Introduction

AWS Glue is an arsenal of possibilities for data engineers to create ETL processes with Amazon resources. It supports a setup of calculating units where jobs can be in the form of Python or Spark scripts made from scratch or using AWS Glue Studio with an interactive visual designer. The designer has a simple interface and comes up with helpful set of ready to use transformations. Still, it also presents some limitation and problems.

The Limitations

The visual designer automatically generates a script for every added transformation. This script can be modified, however, any change to it will block the possibility for further visual development as user code cannot be translated into visual transformations.

 

Currently there are 15 available transformations, like Select Fields, Join, or Filter.

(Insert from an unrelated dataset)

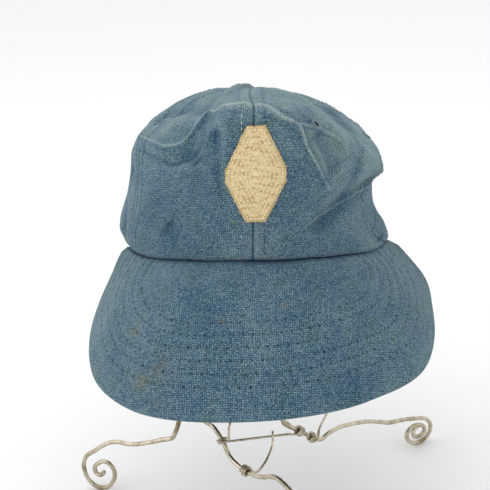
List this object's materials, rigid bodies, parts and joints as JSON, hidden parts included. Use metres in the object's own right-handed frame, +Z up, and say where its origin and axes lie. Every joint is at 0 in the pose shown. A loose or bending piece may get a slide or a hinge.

Those basic operations cover up most of typical data operations, yet there is always a need for more complex calculations. In those situations, SQL and Custom transformations come to the rescue. First one extends the job’s capabilities only to SQL functions. Second one allows to create a new transformation with user made Python function that can only accept one parameter and always need to return DynamicFrameCollection.

 

If there is a need to extend a job with additional parameters they need to be added in the job’s configuration, yet they are also needed to be added manually to the script. If a developer builds the job with visual templates, it makes them impossible to do the development further in the visual designer, as a proper visual operation to add jobs’ parameters into script is not implemented.

 

The Problems 

Some transformations, like SelectFields, do not handle empty datasets in a proper manner. If empty dataset needs to be processed, those transformations will return an empty object without headers. This in turn will lead to an error in the next step, if any processing is applied on the indicated columns.

 

There are several problems with the web interface itself, i.e., a significant amount of used visual transformation leads to a complete slowdown of the designer, or if someone wants to change the data type for only one column in ApplyMapping with selection menu, this sometimes causes unexpected changes in all other columns.

 

Data preview is a great addition to AWS Glue Studio as it allows to observe how parts of data are processed through every transformation. However, if there is any error in a job, it prints a general error message and restarts itself to print the same message on and on. This does not allow to really validate the error, which sometimes forces you to stop viewing the Data preview and run the job in standard mode.